◆ **GIVEN TASK**
Copy verbatim the material from its first line to the line that holds "straight pieces' lengths", including that line.

** START **

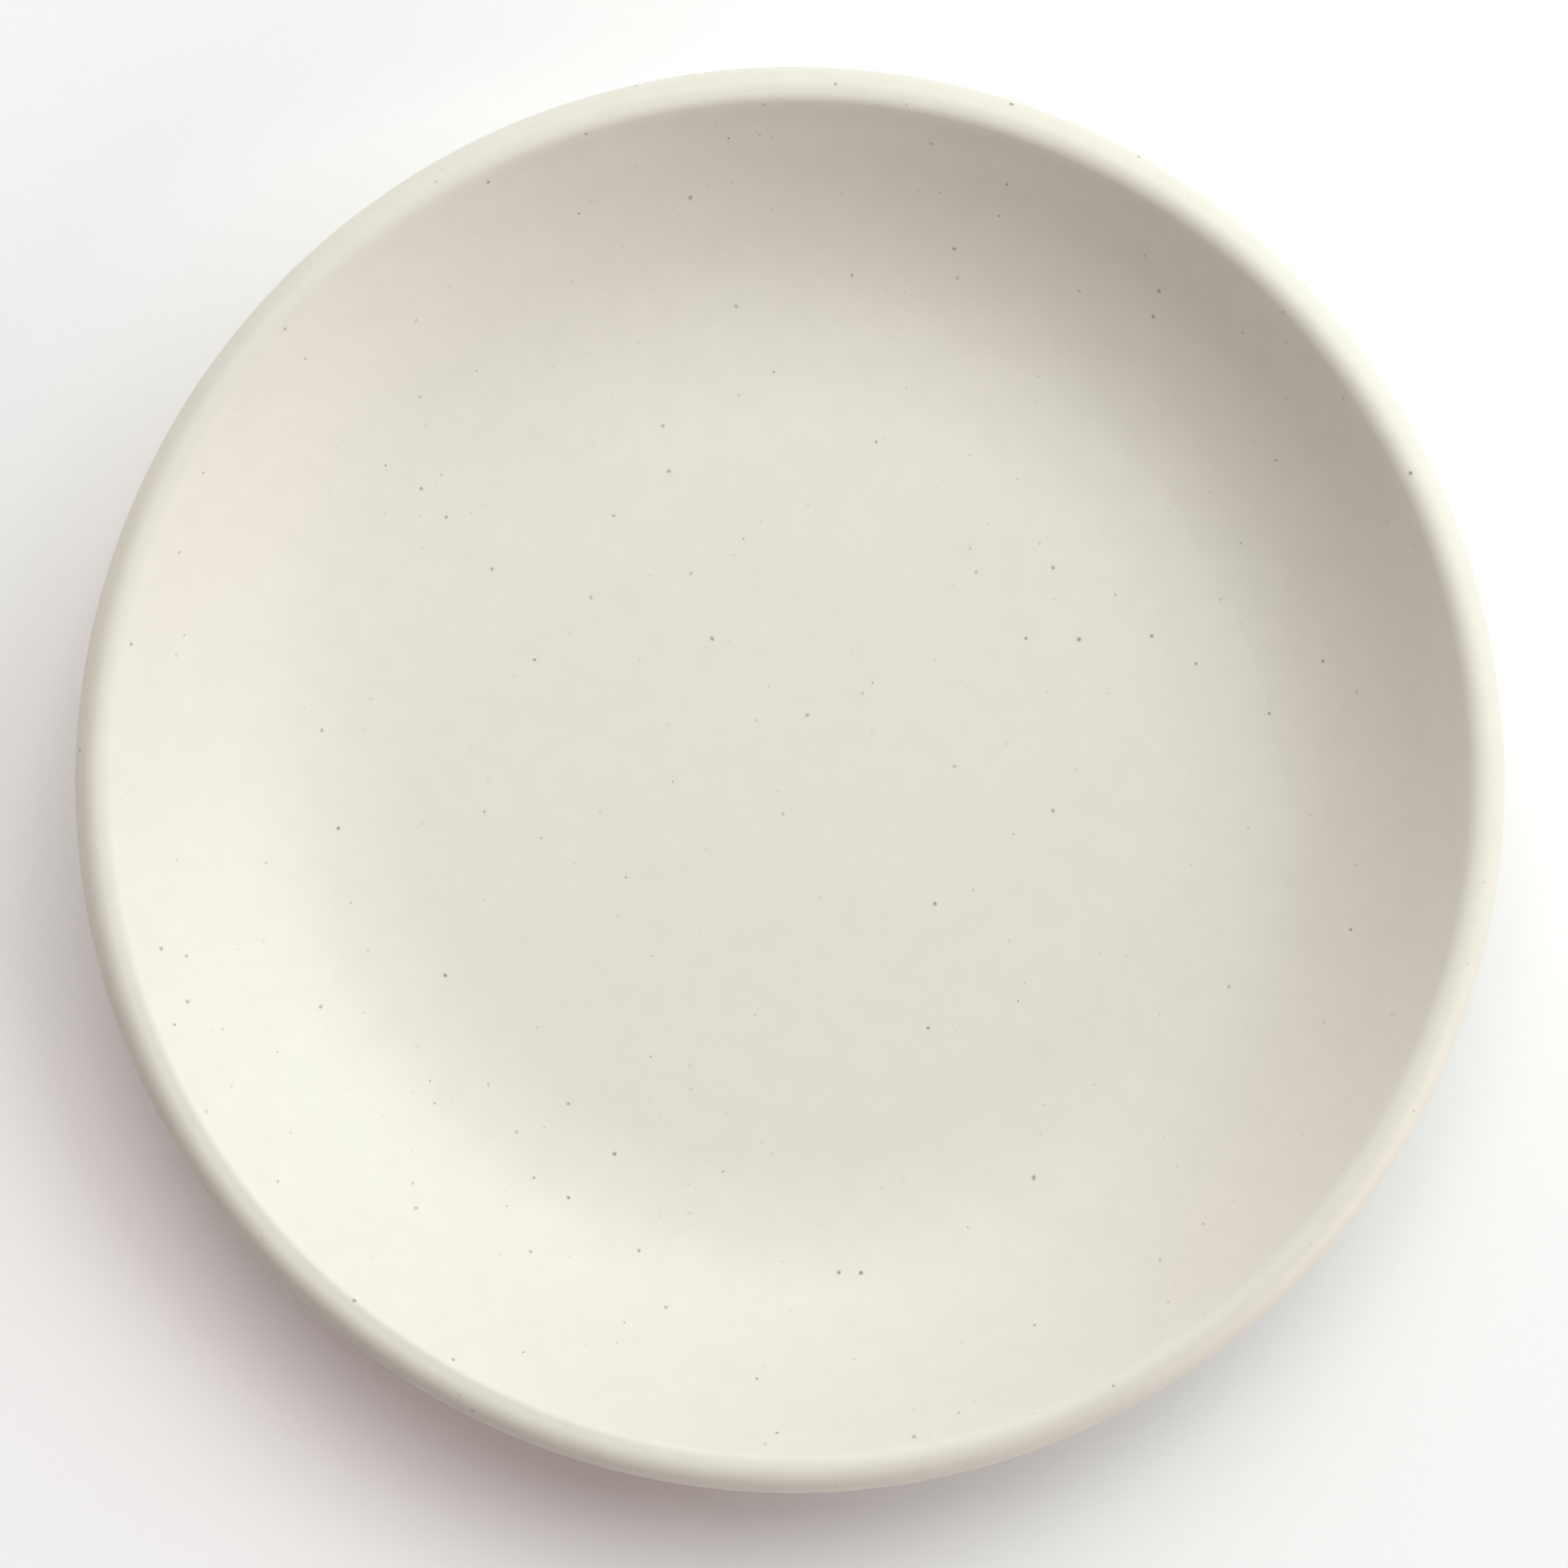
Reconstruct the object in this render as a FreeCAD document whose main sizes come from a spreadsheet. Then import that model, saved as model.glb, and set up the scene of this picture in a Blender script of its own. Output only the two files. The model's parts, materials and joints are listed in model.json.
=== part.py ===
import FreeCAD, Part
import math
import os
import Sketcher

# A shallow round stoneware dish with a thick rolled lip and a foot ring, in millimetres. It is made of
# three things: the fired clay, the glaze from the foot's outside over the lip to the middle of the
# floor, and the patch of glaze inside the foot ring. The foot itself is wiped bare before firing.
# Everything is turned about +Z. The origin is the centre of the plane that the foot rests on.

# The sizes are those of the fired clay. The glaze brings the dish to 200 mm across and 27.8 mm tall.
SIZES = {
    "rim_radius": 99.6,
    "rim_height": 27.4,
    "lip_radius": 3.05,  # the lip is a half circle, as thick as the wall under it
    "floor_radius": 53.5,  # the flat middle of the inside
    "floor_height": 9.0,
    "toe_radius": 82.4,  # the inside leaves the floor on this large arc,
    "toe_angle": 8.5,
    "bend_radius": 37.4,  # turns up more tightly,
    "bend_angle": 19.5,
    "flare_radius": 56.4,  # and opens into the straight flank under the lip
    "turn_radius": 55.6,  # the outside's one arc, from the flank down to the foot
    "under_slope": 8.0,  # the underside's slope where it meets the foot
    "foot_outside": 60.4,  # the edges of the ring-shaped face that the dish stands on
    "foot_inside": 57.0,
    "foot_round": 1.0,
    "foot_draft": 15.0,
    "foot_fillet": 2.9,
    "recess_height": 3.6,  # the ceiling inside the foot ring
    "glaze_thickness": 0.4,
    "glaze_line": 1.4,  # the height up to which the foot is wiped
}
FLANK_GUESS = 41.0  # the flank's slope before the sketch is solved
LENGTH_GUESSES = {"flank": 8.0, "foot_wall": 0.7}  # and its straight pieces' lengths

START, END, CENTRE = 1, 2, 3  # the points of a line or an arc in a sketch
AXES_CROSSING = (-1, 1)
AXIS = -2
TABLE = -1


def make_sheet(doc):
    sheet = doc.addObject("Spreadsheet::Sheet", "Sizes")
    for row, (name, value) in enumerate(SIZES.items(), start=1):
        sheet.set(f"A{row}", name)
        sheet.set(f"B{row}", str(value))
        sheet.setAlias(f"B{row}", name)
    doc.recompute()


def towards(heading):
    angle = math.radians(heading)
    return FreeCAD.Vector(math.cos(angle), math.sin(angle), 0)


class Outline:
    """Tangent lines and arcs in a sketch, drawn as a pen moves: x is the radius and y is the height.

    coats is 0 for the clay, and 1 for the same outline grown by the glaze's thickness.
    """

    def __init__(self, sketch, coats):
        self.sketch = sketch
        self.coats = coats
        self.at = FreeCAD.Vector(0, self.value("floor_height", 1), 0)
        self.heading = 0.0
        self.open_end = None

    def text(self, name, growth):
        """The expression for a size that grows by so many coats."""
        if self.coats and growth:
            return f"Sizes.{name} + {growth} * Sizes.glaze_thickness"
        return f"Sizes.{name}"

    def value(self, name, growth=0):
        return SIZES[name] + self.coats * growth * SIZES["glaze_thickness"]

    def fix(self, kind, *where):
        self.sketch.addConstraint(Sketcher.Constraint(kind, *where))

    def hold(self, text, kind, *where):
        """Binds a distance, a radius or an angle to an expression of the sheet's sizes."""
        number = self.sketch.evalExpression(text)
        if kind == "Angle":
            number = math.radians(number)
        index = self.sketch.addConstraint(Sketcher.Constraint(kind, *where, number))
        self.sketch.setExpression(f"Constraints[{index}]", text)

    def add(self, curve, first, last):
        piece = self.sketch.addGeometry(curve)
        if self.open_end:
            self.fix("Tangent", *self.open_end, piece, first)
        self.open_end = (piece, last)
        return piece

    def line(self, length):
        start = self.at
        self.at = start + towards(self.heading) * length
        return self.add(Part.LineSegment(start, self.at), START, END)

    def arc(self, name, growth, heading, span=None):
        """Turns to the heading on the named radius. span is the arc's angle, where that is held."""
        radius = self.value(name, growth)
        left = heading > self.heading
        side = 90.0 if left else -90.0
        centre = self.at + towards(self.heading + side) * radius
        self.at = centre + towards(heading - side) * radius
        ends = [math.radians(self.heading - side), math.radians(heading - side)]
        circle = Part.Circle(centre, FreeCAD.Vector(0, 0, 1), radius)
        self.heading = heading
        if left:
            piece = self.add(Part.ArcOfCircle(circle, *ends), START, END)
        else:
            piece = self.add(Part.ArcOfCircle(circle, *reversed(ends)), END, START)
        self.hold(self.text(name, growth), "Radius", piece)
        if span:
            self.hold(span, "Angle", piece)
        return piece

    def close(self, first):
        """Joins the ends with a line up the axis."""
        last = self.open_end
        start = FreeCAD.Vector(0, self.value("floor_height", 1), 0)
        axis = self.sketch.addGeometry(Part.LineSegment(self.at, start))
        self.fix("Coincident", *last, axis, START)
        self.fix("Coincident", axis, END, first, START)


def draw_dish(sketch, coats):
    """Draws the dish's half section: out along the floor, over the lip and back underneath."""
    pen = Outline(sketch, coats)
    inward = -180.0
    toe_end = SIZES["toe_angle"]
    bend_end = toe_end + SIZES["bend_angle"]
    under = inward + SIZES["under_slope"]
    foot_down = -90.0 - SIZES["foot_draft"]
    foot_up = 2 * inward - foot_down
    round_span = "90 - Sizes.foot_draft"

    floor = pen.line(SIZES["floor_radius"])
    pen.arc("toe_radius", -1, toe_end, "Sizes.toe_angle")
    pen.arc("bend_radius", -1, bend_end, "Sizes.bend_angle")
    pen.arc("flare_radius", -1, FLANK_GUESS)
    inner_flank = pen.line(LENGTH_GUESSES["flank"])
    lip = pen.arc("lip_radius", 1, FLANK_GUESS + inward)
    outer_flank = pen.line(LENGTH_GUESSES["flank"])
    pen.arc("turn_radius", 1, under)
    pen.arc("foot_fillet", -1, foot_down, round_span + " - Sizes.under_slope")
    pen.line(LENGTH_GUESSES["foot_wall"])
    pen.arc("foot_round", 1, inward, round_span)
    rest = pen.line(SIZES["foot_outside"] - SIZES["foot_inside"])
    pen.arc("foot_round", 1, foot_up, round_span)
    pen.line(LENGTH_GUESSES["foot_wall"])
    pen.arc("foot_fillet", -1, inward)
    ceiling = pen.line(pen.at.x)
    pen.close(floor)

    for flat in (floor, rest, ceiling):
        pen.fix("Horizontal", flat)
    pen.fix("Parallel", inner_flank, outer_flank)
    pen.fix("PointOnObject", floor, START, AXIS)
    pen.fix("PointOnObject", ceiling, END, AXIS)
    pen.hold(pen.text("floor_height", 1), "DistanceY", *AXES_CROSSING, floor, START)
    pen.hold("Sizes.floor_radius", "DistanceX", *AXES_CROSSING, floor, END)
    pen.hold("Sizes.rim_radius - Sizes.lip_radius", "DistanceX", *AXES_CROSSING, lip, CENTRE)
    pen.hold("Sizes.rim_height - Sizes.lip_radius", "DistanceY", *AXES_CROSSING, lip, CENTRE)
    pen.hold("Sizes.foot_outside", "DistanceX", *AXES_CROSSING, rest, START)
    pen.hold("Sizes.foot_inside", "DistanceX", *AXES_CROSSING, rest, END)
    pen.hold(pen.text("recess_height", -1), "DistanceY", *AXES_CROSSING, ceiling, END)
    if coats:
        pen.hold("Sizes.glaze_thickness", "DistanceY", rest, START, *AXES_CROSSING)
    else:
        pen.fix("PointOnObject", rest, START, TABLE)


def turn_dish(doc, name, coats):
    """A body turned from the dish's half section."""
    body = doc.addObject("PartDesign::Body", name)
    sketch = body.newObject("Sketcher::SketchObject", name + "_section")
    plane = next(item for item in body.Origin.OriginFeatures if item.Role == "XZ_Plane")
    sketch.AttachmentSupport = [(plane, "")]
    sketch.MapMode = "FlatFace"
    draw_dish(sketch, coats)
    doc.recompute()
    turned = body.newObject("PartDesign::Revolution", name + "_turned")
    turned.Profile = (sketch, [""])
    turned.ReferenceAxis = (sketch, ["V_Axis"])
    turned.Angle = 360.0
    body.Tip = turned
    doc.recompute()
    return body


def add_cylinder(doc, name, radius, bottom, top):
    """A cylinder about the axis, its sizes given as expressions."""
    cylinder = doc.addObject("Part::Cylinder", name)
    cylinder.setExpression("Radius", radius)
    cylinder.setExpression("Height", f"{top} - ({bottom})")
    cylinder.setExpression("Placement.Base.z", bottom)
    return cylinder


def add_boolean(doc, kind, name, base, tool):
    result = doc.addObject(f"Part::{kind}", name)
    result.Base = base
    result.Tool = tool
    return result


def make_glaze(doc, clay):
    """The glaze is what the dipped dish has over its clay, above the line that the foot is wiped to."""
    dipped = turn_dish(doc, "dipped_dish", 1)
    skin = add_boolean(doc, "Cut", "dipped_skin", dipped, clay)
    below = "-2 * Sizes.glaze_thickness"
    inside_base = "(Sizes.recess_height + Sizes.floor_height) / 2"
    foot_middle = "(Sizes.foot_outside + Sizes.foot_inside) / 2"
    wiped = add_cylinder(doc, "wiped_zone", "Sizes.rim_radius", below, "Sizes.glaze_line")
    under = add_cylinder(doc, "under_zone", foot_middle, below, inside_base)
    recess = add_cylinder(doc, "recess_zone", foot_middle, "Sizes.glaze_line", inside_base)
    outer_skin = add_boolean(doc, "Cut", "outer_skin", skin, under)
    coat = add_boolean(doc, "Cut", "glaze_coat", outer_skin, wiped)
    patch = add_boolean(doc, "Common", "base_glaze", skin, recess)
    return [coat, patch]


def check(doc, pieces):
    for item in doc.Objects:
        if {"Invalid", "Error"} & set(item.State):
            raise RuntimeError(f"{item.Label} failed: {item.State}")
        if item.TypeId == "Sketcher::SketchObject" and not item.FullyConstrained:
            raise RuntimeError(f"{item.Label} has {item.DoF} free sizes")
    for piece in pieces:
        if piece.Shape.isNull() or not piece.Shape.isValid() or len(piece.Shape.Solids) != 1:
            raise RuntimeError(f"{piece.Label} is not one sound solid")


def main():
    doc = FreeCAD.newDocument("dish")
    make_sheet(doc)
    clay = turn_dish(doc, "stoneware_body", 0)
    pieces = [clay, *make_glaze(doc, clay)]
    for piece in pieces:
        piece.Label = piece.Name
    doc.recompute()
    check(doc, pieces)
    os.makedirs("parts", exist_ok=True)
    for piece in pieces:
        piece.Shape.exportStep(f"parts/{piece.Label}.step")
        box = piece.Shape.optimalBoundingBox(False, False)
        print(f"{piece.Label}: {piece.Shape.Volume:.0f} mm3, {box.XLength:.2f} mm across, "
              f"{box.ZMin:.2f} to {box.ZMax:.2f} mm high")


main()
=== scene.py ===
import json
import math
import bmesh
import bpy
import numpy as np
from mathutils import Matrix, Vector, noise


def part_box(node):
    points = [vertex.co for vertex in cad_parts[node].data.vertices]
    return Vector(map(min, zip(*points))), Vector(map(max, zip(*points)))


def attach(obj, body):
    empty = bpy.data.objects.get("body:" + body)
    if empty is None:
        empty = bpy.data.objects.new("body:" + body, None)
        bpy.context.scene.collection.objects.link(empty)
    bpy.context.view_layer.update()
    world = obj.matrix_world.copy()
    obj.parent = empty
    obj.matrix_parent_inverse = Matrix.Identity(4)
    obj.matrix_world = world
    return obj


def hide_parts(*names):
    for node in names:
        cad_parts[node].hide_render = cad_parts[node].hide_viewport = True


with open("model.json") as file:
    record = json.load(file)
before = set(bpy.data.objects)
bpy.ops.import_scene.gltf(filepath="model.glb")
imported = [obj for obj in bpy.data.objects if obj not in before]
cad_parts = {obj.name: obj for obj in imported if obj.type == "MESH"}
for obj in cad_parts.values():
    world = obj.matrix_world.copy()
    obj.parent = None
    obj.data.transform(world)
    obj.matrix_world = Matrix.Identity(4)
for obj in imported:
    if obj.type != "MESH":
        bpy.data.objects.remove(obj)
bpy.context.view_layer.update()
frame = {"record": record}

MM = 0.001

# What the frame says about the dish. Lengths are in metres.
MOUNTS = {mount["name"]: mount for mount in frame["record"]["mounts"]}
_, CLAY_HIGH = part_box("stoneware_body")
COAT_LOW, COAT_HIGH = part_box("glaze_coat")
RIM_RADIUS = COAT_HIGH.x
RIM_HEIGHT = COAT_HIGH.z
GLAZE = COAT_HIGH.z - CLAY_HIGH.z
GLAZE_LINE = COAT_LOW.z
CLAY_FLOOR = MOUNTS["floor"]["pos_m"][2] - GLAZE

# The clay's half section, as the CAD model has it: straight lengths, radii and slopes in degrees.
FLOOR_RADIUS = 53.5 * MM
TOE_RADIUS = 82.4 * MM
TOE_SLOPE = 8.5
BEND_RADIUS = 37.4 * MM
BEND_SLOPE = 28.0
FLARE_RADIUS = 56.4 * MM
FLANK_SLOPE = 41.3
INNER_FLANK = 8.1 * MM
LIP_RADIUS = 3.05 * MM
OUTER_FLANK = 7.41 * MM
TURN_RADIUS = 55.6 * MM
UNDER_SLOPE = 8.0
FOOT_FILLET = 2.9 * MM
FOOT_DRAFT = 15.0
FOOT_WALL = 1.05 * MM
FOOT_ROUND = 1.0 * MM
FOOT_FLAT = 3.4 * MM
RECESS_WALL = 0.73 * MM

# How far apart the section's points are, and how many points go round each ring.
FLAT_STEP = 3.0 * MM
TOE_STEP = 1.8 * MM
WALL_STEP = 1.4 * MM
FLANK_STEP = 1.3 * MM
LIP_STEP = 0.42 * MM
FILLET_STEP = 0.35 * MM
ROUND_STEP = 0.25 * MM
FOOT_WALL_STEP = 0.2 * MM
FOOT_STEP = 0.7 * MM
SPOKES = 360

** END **

◆ **EXERCISE ANSWER**
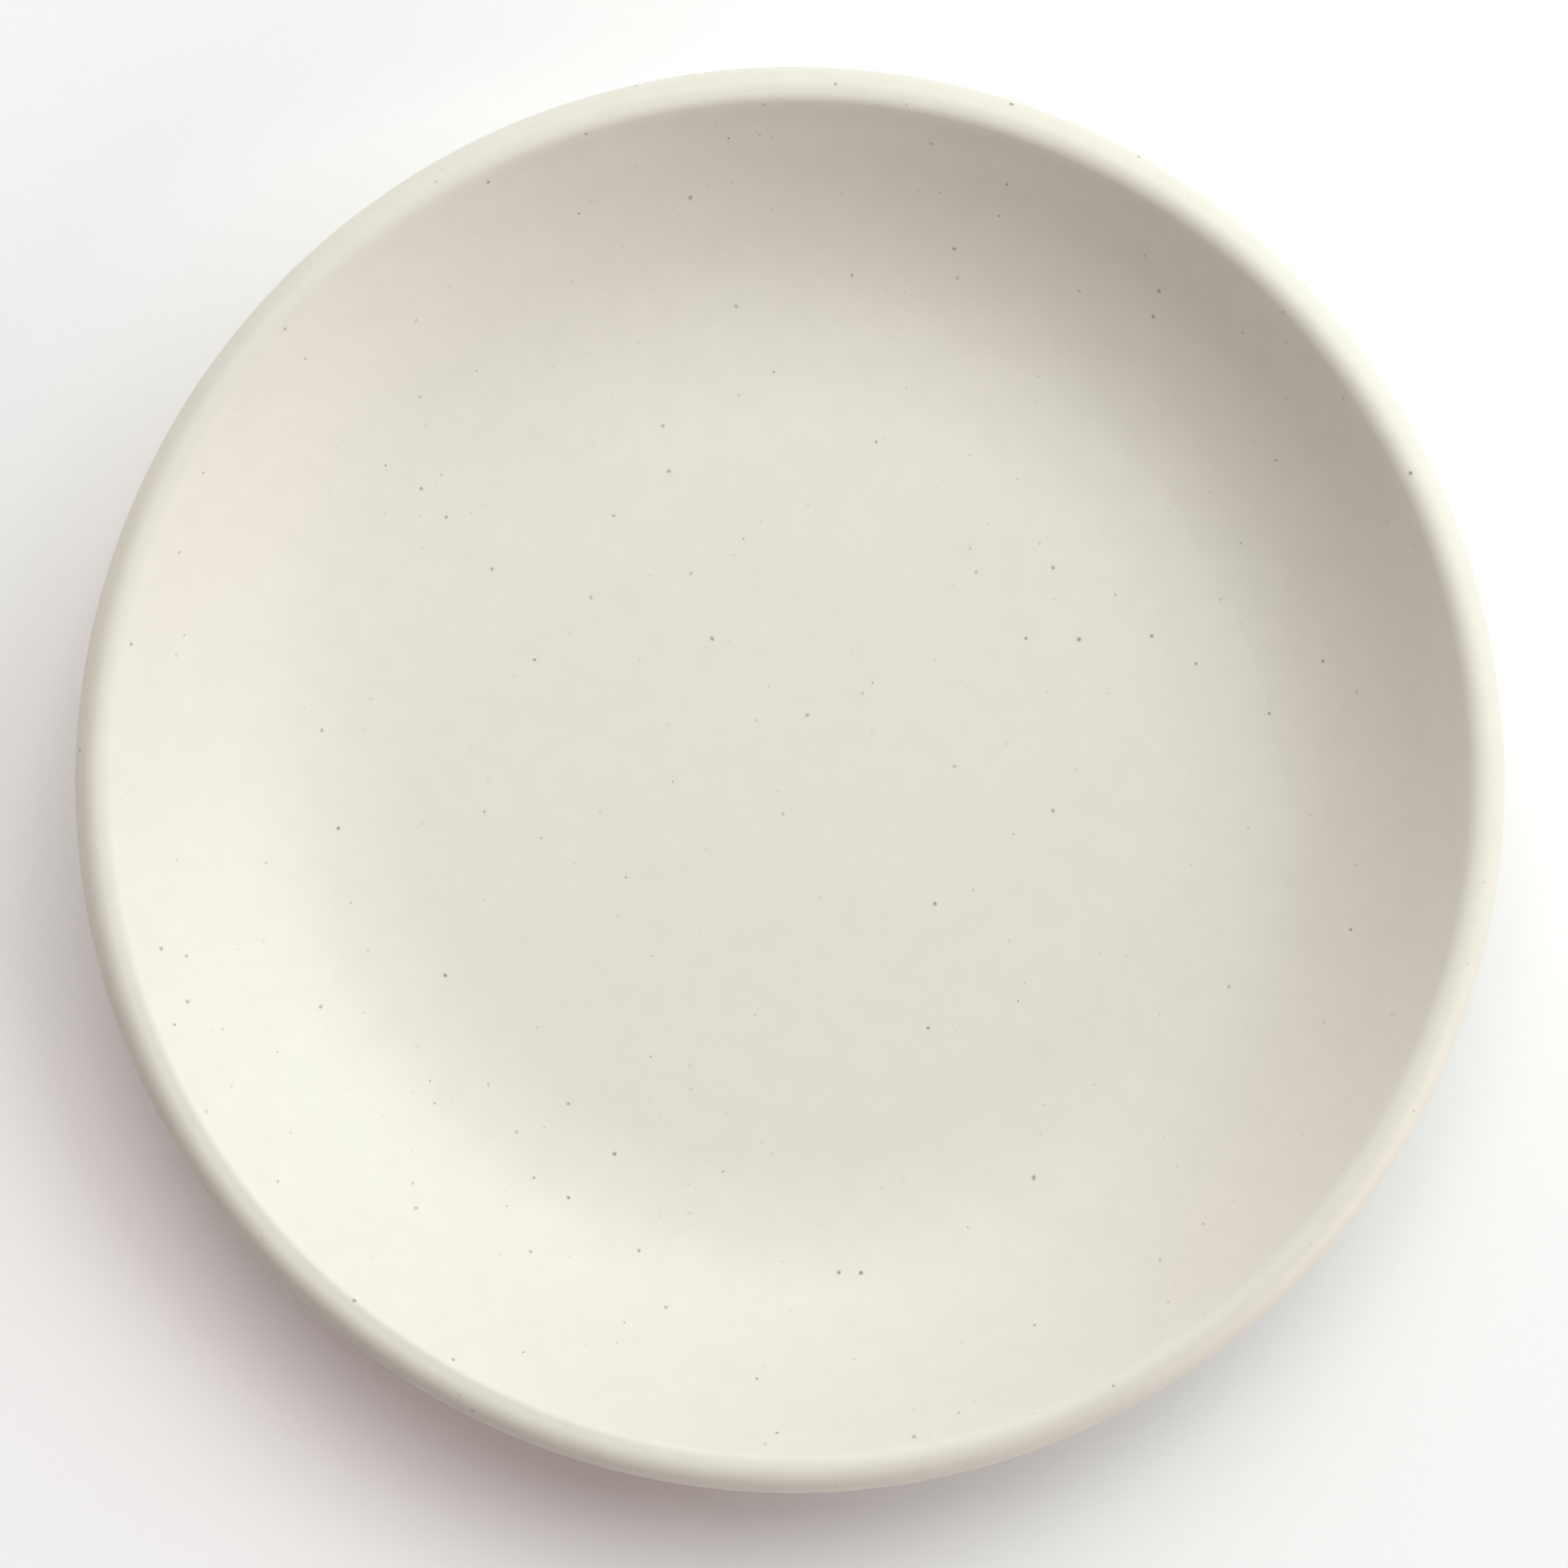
Reconstruct the object in this render as a FreeCAD document whose main sizes come from a spreadsheet. Then import that model, saved as model.glb, and set up the scene of this picture in a Blender script of its own. Output only the two files. The model's parts, materials and joints are listed in model.json.
=== part.py ===
import FreeCAD, Part
import math
import os
import Sketcher

# A shallow round stoneware dish with a thick rolled lip and a foot ring, in millimetres. It is made of
# three things: the fired clay, the glaze from the foot's outside over the lip to the middle of the
# floor, and the patch of glaze inside the foot ring. The foot itself is wiped bare before firing.
# Everything is turned about +Z. The origin is the centre of the plane that the foot rests on.

# The sizes are those of the fired clay. The glaze brings the dish to 200 mm across and 27.8 mm tall.
SIZES = {
    "rim_radius": 99.6,
    "rim_height": 27.4,
    "lip_radius": 3.05,  # the lip is a half circle, as thick as the wall under it
    "floor_radius": 53.5,  # the flat middle of the inside
    "floor_height": 9.0,
    "toe_radius": 82.4,  # the inside leaves the floor on this large arc,
    "toe_angle": 8.5,
    "bend_radius": 37.4,  # turns up more tightly,
    "bend_angle": 19.5,
    "flare_radius": 56.4,  # and opens into the straight flank under the lip
    "turn_radius": 55.6,  # the outside's one arc, from the flank down to the foot
    "under_slope": 8.0,  # the underside's slope where it meets the foot
    "foot_outside": 60.4,  # the edges of the ring-shaped face that the dish stands on
    "foot_inside": 57.0,
    "foot_round": 1.0,
    "foot_draft": 15.0,
    "foot_fillet": 2.9,
    "recess_height": 3.6,  # the ceiling inside the foot ring
    "glaze_thickness": 0.4,
    "glaze_line": 1.4,  # the height up to which the foot is wiped
}
FLANK_GUESS = 41.0  # the flank's slope before the sketch is solved
LENGTH_GUESSES = {"flank": 8.0, "foot_wall": 0.7}  # and its straight pieces' lengths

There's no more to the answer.